The latest AMD server processors have 64 cores and 128 theads. Their newest Zen 5, Turin server processors are rumored to have 192 cores. On a dual socket server you’ll be up near the 400 core count range with 768 threads. You can serve the world from a single box. Why do we need Docker, serverless, horizontal scalability again?
You might be thinking, that’s some clever bit of math there, but what about latency? You can’t deny the speed of light, Thomas, the fundamental physics of the universe! That’s what the marketing department of these cloud vendors are going on about these days right? You need to be on the edge, they say. Be close to your users. Minimize latency. It’s true, and we believe in physics in this household, but the specifics are a bit more interesting.
Edging feels good, but doesn’t deliver the goods
Let’s get a grounding on the lower limits of latency. At the speed of light it would require 200ms to do a roundtrip across the globe. However, in practice this generally ends up being about 300ms to a good data center on the other side of the planet.
Now once again, let’s assume you have your JS, CSS, and media being delivered from a CDN, then the real question is if you can shave 300ms off your server processing in the initial render, you’ve effectively moved your server across the world next to your user.
Given this framing, the edge technologies start to not look so good. While yes there has been huge strides in second generation serverless technology to solve the coldboot problem which used to easily eat up that 300ms latency budget, there is still the problem of databases.
No matter how you design your site, SPA, SSR, some hybrid in between you can’t get around that if there is at least one database query involved in rendering your page, you have to go back to your database in us-east-1. Thereby shifting the latency from user to origin server, to edge server to origin server.
Some might argue that inter-data center connections are faster than user-data center connections, and that may or may not be true, but doesn’t mean you can’t put your website behind something like Cloudfront and get all those benefits without “running on the edge”.
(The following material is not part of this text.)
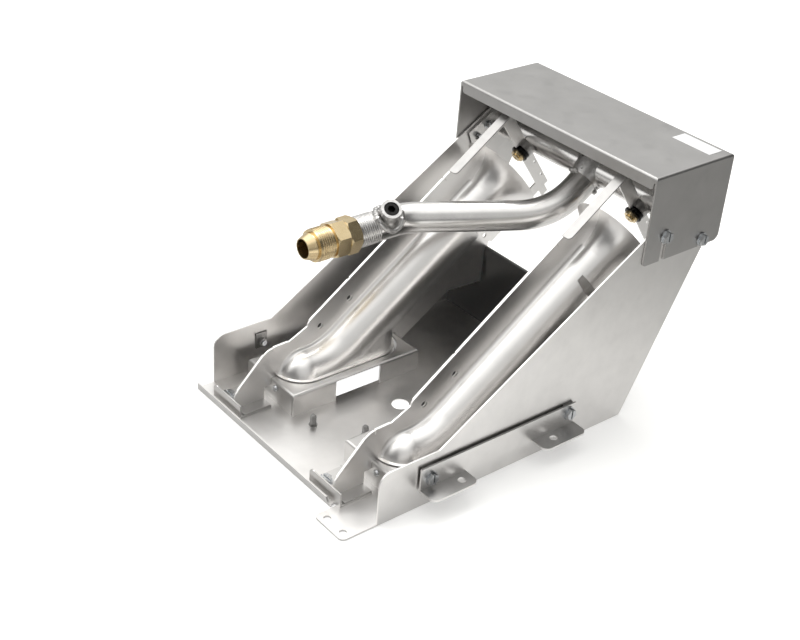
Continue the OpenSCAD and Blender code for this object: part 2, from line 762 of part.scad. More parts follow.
module end_plate(side) {
  difference() {
    burner_frame(side > 0 ? inner - plate_t : -inner) {
      plate_x(0, plate_t) soft_rect(11, -17, 50, 14, 4);
      plate_x(0, plate_t)
        polygon([[6.2, 5], [8.9, 16.4], [11, 16.4], [43, 13.5], [43, 8], [16, -12]]);
    }
    burner_frame(0) for (p = [[13.7, 8, 5.6], [25.6, 9, screw_shank + 0.1]])
      translate([side * inner, p[0], p[1]]) rotate([0, 90, 0])
        cylinder(h = 8, d = p[2], center = true, $fn = 32);
  }
}
module left_end_plate() {
  color([0.6, 0.64, 0.7]) end_plate(-1);
}
module right_end_plate() {
  color([0.6, 0.64, 0.7]) end_plate(1);
}
module plate_screw(side) {
  burner_frame(0) translate([side * (inner - plate_t), 25.6, 9])
    rotate([0, 0, side > 0 ? 180 : 0]) hex_screw(4.6, screw_shank, plate_t - 0.1);
}
module left_plate_screw() {
  color([0.75, 0.76, 0.78]) plate_screw(-1);
}
module right_plate_screw() {
  color([0.75, 0.76, 0.78]) plate_screw(1);
}
module orifice_holder(x0) {
  difference() {
    burner_frame(x0) ring_along(23.5, manifold_reach, holder_diameter / 2, 2.5);
    manifold_bar(pipe_r + 0.02, inner);
  }
}
module orifice_ring(x0) {
  burner_frame(x0) difference() {
    union() {
      along(19.4, 23.5, 6.2);
      along(19.9, 21, 6.6);
    }
    along(19, 24, 4.45);
  }
}
module orifice_tip(x0) {
  burner_frame(x0) difference() {
    union() {
      along(15.9, 19.3, 3.2);
      along(17.2, 19.3, 4.9);
      along(19.2, 23.45, 4.4);
    }
    along(15, 24, 0.9);
    along(19.5, 24, 2.5);
  }
}
module left_orifice_holder() {
  color([0.4, 0.41, 0.41]) orifice_holder(left_x);
}
module right_orifice_holder() {
  color([0.4, 0.41, 0.41]) orifice_holder(right_x);
}
module left_orifice_ring() {
  color([0.08, 0.08, 0.08]) orifice_ring(left_x);
}
module right_orifice_ring() {
  color([0.08, 0.08, 0.08]) orifice_ring(right_x);
}
module left_orifice_tip() {
  color([0.78, 0.6, 0.3]) orifice_tip(left_x);
}
module right_orifice_tip() {
  color([0.78, 0.6, 0.3]) orifice_tip(right_x);
}
module supply_pipe() {
  color([0.68, 0.69, 0.69]) difference() {
    pipe_run(pipe_r, 0);
    pipe_run(pipe_r - 2.77, 1);
    manifold_bar(pipe_r + 0.02, inner);
  }
}
// Weld bead round the foot of the supply pipe
module manifold_weld() {
  color([0.55, 0.55, 0.54]) difference() {
    placed(man_pt, leg_dir, [1, 0, 0]) difference() {
      cylinder(h = pipe_r + 2, r1 = pipe_r + 4, r2 = pipe_r + 0.6, $fn = 96);
      translate([0, 0, -1]) cylinder(h = pipe_r + 4, r = pipe_r + e, $fn = 96);
    }
    manifold_bar(pipe_r + e, inner);
  }
}
module boss_solid(h0, h1, r) {
  placed(boss_base, boss_dir, [1, 0, 0]) translate([0, 0, h0]) cylinder(h = h1 - h0, r = r, $fn = 64);
}
module tap_boss() {
  color([0.62, 0.63, 0.62]) difference() {
    union() {
      boss_solid(0, boss_length, boss_diameter / 2);
      placed(boss_base, boss_dir, [1, 0, 0])
        cylinder(h = pipe_r + 2.6, r1 = boss_diameter / 2 + 3.4, r2 = boss_diameter / 2, $fn = 64);
    }
    pipe_run(pipe_r + 0.02, 0);
    boss_solid(boss_length - 8, boss_length + 1, plug_diameter / 2 + 0.02);
    translate(boss_base) sphere(pipe_r, $fn = 64);
  }
}
module socket_plug() {
  color([0.06, 0.06, 0.06]) difference() {
    union() {
      boss_solid(boss_length - 7.6, boss_length - 0.9, plug_diameter / 2);
      placed(boss_base, boss_dir, [1, 0, 0]) translate([0, 0, boss_length - 0.9])
        cylinder(h = 0.6, r1 = plug_diameter / 2, r2 = plug_diameter / 2 - 0.6, $fn = 64);
    }
    placed(boss_base, boss_dir, [1, 0, 0]) translate([0, 0, boss_length - 4.6])
      cylinder(h = 6, d = 4.8 / cos(30), $fn = 6);
  }
}
// Coaxial parts of the inlet, measured along Y
module inlet(y0, y1, r0, r1) {
  translate([turn[0], y1, turn[2]]) rotate([90, 0, 0])
    cylinder(h = y1 - y0, r1 = r1, r2 = r0, $fn = 96);
}
module hexagon(y0, y1, turned) {
  intersection() {
    translate([turn[0], y1, turn[2]]) rotate([90, 0, 0]) rotate([0, 0, turned])
      cylinder(h = y1 - y0, d = hex_flats / cos(30), $fn = 6);
    union() {
      inlet(y0, y0 + 1.2, hex_flats / 2 + 0.4, hex_flats / 2 + 2.1);
      inlet(y0 + 1.2 - e, y1 - 1.2 + e, hex_flats / 2 + 2.1, hex_flats / 2 + 2.1);
      inlet(y1 - 1.2, y1, hex_flats / 2 + 2.1, hex_flats / 2 + 0.4);
    }
  }
}
module hex_coupling() {
  color([0.8, 0.64, 0.36]) difference() {
    hexagon(hex_b[1], hex_b[0], 8);
    inlet(pipe_end - 0.5, hex_b[0] + 1, pipe_r + 0.02, pipe_r + 0.02);
    inlet(hex_b[1] - 1, pipe_end, 8.02, 8.02);
  }
}
module flare_adapter() {
  color([0.82, 0.66, 0.38]) difference() {
    union() {
      hexagon(hex_a[1], hex_a[0] - 0.02, 24);
      inlet(hex_a[0] - 1, hex_a[0] + spigot, 8, 8);
      inlet(hex_a[1] - 1.5, hex_a[1] + 1, flare_thread / 2 - 1, flare_thread / 2 - 1);
      inlet(thread_end, hex_a[1] - 1.4, flare_thread / 2, flare_thread / 2);
      inlet(thread_end - 1.6, thread_end + 1, flare_thread / 2 - 1.6, flare_thread / 2 - 1.6);
      inlet(nose_end, thread_end - 1.5, flare_bore / 2 + 0.7, flare_thread / 2 - 1.6);
    }
    inlet(nose_end - 1, hex_a[1], flare_bore / 2, flare_bore / 2);
    inlet(hex_a[1] - 1, hex_a[0] + 5, 5.4, 5.4);
  }
}
module cover_screw(side, p) {
  on_side(side) translate([cover_half + 0.2, p[0], p[1]])
    hex_screw(screw_flats, screw_shank, cover_half + 0.2 - inner + 5);
}
module left_cover_screw_front() {
  color([0.62, 0.64, 0.68]) cover_screw(-1, screw_a);
}
module left_cover_screw_rear() {
  color([0.62, 0.64, 0.68]) cover_screw(-1, screw_b);
}
module right_cover_screw_front() {
  color([0.62, 0.64, 0.68]) cover_screw(1, screw_a);
}
module right_cover_screw_rear() {
  color([0.62, 0.64, 0.68]) cover_screw(1, screw_b);
}
module stud(x, y) {
  translate([x, y, sheet]) {
    cylinder(h = 7.6, d = 4, $fn = 32);
    translate([0, 0, 7.58]) cylinder(h = 0.8, d1 = 4, d2 = 2.8, $fn = 32);
    cylinder(h = 0.8, d = 6, $fn = 32);
  }
}
module front_stud() {
  color([0.35, 0.35, 0.34]) stud(-12.8, 27.8);
}
module rear_stud() {
  color([0.35, 0.35, 0.34]) stud(16.5, 49.6);
}
// Plain sticker, left bare
module blank_label() {
  color([0.95, 0.95, 0.95])
    translate([cover_half - label_edge - label_size[0], cover_rear - 4 - label_size[1], cover_top + 0.01])
      cube([label_size[0], label_size[1], 0.15]);
}

base_pan();
left_side_panel();
right_side_panel();
back_panel();
cover();
left_channel();
right_channel();
left_burner_near_half();
left_burner_far_half();
right_burner_near_half();
right_burner_far_half();
left_hanger();
right_hanger();
left_clip();
right_clip();
left_clip_screw();
right_clip_screw();
left_channel_screw();
right_channel_screw();
left_bracket();
right_bracket();
left_bracket_screw_front();
left_bracket_screw_rear();
right_bracket_screw_front();
right_bracket_screw_rear();
left_clip_nut_front();
left_clip_nut_rear();
right_clip_nut_front();
right_clip_nut_rear();
manifold_pipe();
left_end_plate();
right_end_plate();
left_plate_screw();
right_plate_screw();
left_orifice_holder();
right_orifice_holder();
left_orifice_ring();
right_orifice_ring();
left_orifice_tip();
right_orifice_tip();
supply_pipe();
manifold_weld();
tap_boss();
socket_plug();
hex_coupling();
flare_adapter();
left_cover_screw_front();
left_cover_screw_rear();
right_cover_screw_front();
right_cover_screw_rear();
front_stud();
rear_stud();
blank_label();
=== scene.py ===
"""Looks of the gas burner: materials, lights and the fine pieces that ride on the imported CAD."""
import math

import bpy
from mathutils import Matrix, Vector, noise


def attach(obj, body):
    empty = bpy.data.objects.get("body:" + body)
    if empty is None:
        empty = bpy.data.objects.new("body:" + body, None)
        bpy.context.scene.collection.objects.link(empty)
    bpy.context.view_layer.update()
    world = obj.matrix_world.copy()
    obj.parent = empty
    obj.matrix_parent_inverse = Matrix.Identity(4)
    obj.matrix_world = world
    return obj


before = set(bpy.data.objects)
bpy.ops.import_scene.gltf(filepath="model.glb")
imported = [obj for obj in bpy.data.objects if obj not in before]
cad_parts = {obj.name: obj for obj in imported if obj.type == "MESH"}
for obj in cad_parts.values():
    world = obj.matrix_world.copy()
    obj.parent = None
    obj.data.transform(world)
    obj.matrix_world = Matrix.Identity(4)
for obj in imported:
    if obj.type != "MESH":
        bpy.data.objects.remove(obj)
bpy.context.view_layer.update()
MM = 0.001
WHITE = (1, 1, 1, 1)

# Camera, set to the photograph's viewpoint
CAMERA_PLACE = Vector((594.84, -430.12, 551.06)) * MM
CAMERA_AZIMUTH = math.radians(49.0)
CAMERA_ELEVATION = math.radians(31.32)
CAMERA_ROLL = math.radians(4.45)
CAMERA_LENS = 62.3
CAMERA_SENSOR = 36

# Key lamp, in metres and watts
KEY_PLACE = (-0.5, 0.7, 1.8)
KEY_TARGET = (0, 0.15, 0.05)
KEY_SIZE = (0.9, 0.9)
KEY_POWER = 10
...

Worse still, most sufficiently complicated pages require 5+ database queries to render. Most web frameworks are single threaded where each of those queries are running in series back and forth to us-east-1 making latency worse than just going there once and having all the database queries be data-center local.
You notice how all of Vercel’s edge demos only display the time? It’s because that’s about the only useful information on the edge.
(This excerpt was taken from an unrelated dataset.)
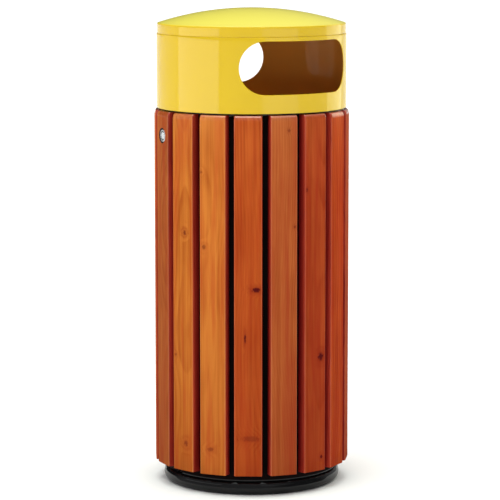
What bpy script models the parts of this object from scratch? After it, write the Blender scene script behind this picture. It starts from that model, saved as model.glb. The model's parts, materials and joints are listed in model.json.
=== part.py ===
"""Slatted litter bin: a steel carcass with a rear door, both clad in wooden slats, under a
domed steel hood with two openings, and a lift-out liner with a bail handle inside.

Metres, +Z up. The origin is on the bin's axis at the floor. A bearing is an angle about +Z
counted from -Y towards +X. Pieces are modelled at bearing 0, where outwards is -Y and a
growing bearing is +X, and are then turned about Z to their own bearing.
"""

from math import atan2, cos, degrees, pi, radians, sin, sqrt

import bmesh
import bpy
from mathutils import Matrix, Vector

# ---------------------------------------------------------------- driving dimensions
STEPS = 56  # facets of a full turn
WELD = 0.00005
GAP = 0.0003  # between pieces that touch

# slats
SLAT_COUNT = 17
SLAT_PITCH = 360 / SLAT_COUNT
SLAT_WIDTH = 0.056
SLAT_THICK = 0.020
SLAT_FACE = 0.198  # axis to the slat's front face
SLAT_LOW = 0.0434
SLAT_TOP = 0.767
SLAT_EDGE = 0.003
SLAT_NOSE_DEEP = 0.0065
SLAT_NOSE_HIGH = 0.011
FIXED_SLATS = 8

# carcass and door: the two are split at the bearings +SPLIT and -SPLIT
SPLIT = SLAT_PITCH * FIXED_SLATS / 2
SHELL_R = 0.1775
SHELL_THICK = 0.002
SHELL_LOW = 0.031
SHELL_TOP = 0.763
SHELL_EDGE = 0.0050  # from the split to the edge of either shell
HOOP_R = 0.1752
HOOP_THICK = 0.004
HOOP_HIGH = 0.030
POST_IN, POST_OUT = 0.1650, 0.1695
POST_BACK, POST_LAP = 0.017, 0.008  # behind the carcass shell, and past the split
STILE_IN, STILE_OUT = 0.1670, 0.1739
STILE_NEAR, STILE_FAR = 0.010, 0.019

# base
BASE_TOP = 0.028
FOOT_LIFT = 0.0030  # the ring's inner part clears the floor by this
LEDGE_Z = 0.009
LEDGE_IN, LEDGE_OUT = 0.150, 0.163
PLATE_THICK = 0.003
DRAIN_R = 0.010
FIXING_R, FIXING_PCR = 0.006, 0.100
FIXING_BEARINGS = (45, 135, 225, 315)
PAD_R, PAD_HIGH, PAD_PCR = 0.014, 0.006, 0.110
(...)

Nobody ever thinks about the database.
A good rule of thumb is that inter-datacenter communication is 10x slower than intra-datacenter communication which is 10x slower than on-device communication. Given those 192 core AMD servers, SQlite is looking pretty nice. Makes up for a good bit of those 300ms.
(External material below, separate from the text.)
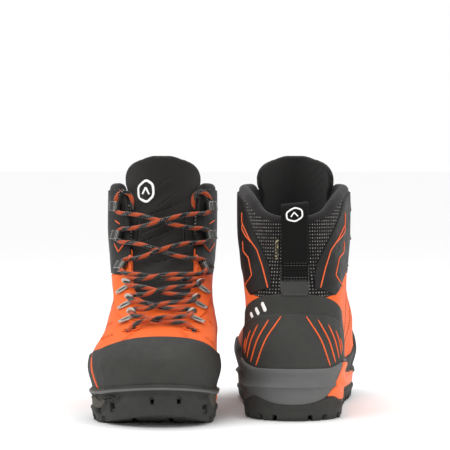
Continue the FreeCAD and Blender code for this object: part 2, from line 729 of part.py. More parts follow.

And we haven’t even talked about cost
Hetzner.com. Just look at this site and tell me you aren’t being robbed.
For a 16 core server with 64GB of RAM and an NVM drive, Hetzner charges $0.34/hr. An equivalent x86 server on AWS EC2 is the m5a.4xlarge at $0.68/hr. Not only that, for bandwidth Hetzner gives you 20TB of data for free then charges $1.5/TB there after. AWS only gives you 100GB for free and charges a ridiculous $90/TB.
If you’re using one of the edge cloud vendors, prices are even more ridiculous. Vercel for instance charges $200/TB over the first free TB of bandwidth. These cloud vendors give you tons of stuff for free to lock you in, just to kill you when you scale as if you need it, but as we established before, you probably don’t.
The reality of the situation
Unless you have some specific usecase for the cloud. Maybe you’re transcoding video, running your own AI models, or doing something that legitimately stresses a system, your website or SaaS can probably run off a single server. It’ll be cheaper and simpler to maintain. Plop one in Virginia and you can get the English speaking world in under 100ms of latency.
Use SQLite locally on the box, you don’t need a managed database. Use Litestream to continuously back it up. Get a CDN to cache your CSS, JS and images. Server render your page close to your SQLite to minimize back and forths, increasing performance.
Your CI can just SCP your code to the box, NGINX supports zero downtime deploys. Don’t bother with docker and virtualization and all that nonsense, it just slows down your code and slows down your CI/CD.
They say you’ll need it to scale. Most likely you don’t. Tales of horizontal scalability is the most anti-moore’s law thing our industry has ever espoused.
The reality is servers are getting more capable faster than the internet is growing. If you really care about latency, throw a server in Germany, and one in California, route your writes to your primary, use your local read replica for reads.
It’ll scale just fine, be way less complex to manage, and considerably cheaper. 11MB/sec doesn’t have to be so hard.